University House has a baby grand electric piano which is easy to maneuver and fun to play, and means I don’t have to bring my keyboard. We launched into our first song, “Winter Wonderland,” after which the tenors and sopranos murmured that it seemed awfully low. Jessi, soprano had a pitch pipe with her. (I have no idea why she travels with a pitch pipe but maybe it has something to do with being a regular of the Gilbert and Sullivan Society.) We checked the tuning and discovered the piano had been cranked down a minor third. I scrutinized the buttons on the piano. Some keyboards are easy to tune up or down. Others need tools and the instruction manual. This was one of the latter.
I wish now we had sung everything a cappella using the pitch pipe to get us started. It’s not what we do best but we aren’t called The OK Chorale for nothing. Instead we burrowed down into the music and I think some of the women tenors scraped their voices raw by the end. On the plus side, two of the songs are unusually high for all the parts so this made for an easy warm up to when we had to sing them in the cold night air. But I didn’t think fast enough to change course and I think it threw everyone.
So I was primed for everything to get either worse or better. Nina—my dear friend Nina—is the most cheerful of chauffeurs. I do know how to drive and though the keyboard is heavy and cumbersome, I can get it in and out of my car. But Nina picks me up for rehearsals and performances and we have a chance to catch up with each other on the drive. Nina picked up me and Ruthie, another soprano, at my house and was the chauffeur for the evening. Green Lake is only about a quarter of a mile away from University House but on this particular night it took us nearly fifteen minutes to get from one to the other because the Green Lake Pathway of Lights has become so popular that traffic clogs every street emanating from the lake.
Nina dropped us, the keyboard, and the OK Chorale sign at a load zone and drove off to park the car.

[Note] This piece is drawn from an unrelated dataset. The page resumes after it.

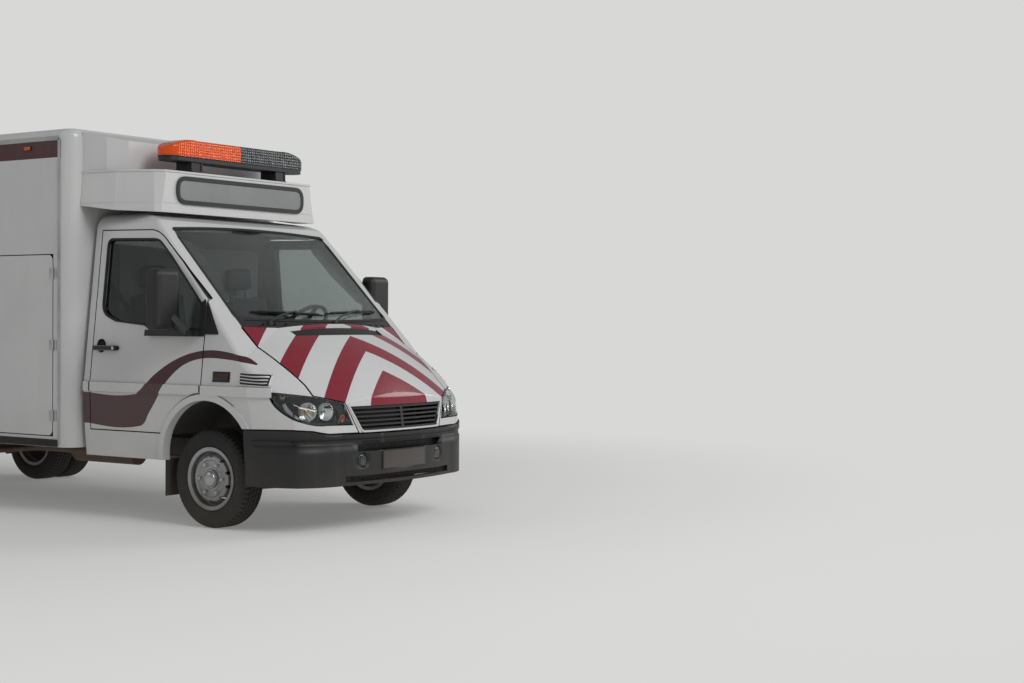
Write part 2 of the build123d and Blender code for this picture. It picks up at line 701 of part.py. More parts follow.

We made our way through the crowd to the stage at the Aqua Theater where the superb “Five O’ Clock Shadows” were performing ahead of us. A cold crisp night, it was more importantly dry. That meant the 3000 candles that ring the lake are real candles, not LED lights.
The “Five O’ Clock Shadows” finished their set and the Chorale got into place. Nina hadn’t yet arrived. We sang “Winter Wonderland.” No Nina. I looked for her after every song. Halfway through the show I knew she had been in an accident. Then I calmed myself by imagining that she had arrived but for some reason–that she never would have credited– had decided to stand back and listen. I had to keep calling my mind back to what I doing: directing, playing the keyboard, looking intelligent. The Chorale sang beautifully. Their faces–-the ones not buried in the music—are so dear to me. I love watching this group sing. But I missed Nina.
At the end of our set, Nickie, soprano, said to me. “Nina texted me. She had parked and was on her way here when she realized she wasn’t going to make it so she turned around and went back for the car.”
I almost burst into tears. “Oh god, I use her like a commodity. And for god’s sake, isn’t it time I got a cell phone!”
Ruthie and I waited in the load zone with the keyboard and sign while revelers streamed passed us and parking places opened up before our very eyes. I asked Nickie and her niece Marie to stay with us because neither Ruthie or I had a cell phone. Ruthie hadn’t brought hers but when Marie understood me to say I didn’t own one, she looked at me like I was some kind of relic. I was feeling like one.
Nina was only a few blocks away but she was stuck in traffic and pointing away from the lake. When I talked to her on Nickie’s phone she sounded about as harassed as I have ever heard her sound.
“I’m never doing this again!” she said.
I told her to go home and have an Old Fashioned and we’d get Nickie to take us to my house.
“But you have stuff in my car.”
“I can get it tomorrow.”
“No, I’ll wait for you at your house. It’ll give me a chance to calm down.”
And so ended our 18th year singing at the Green Lake Pathway of Lights. Oh, the internal drama of performing. Everyone has such a different internal experience. Ruthie who was experiencing the Pathway of Lights for the first time declared it magical. I felt distracted. The audience was big and enthusiastic.
Performing is like sex. Sometimes the performer works hard and the audience has an ecstatic experience. Sometimes the performer gets lost in her own bliss and the audience is unmoved. Sometimes it’s a rush for everyone. They also serve in absentia who are parking the goddamn car.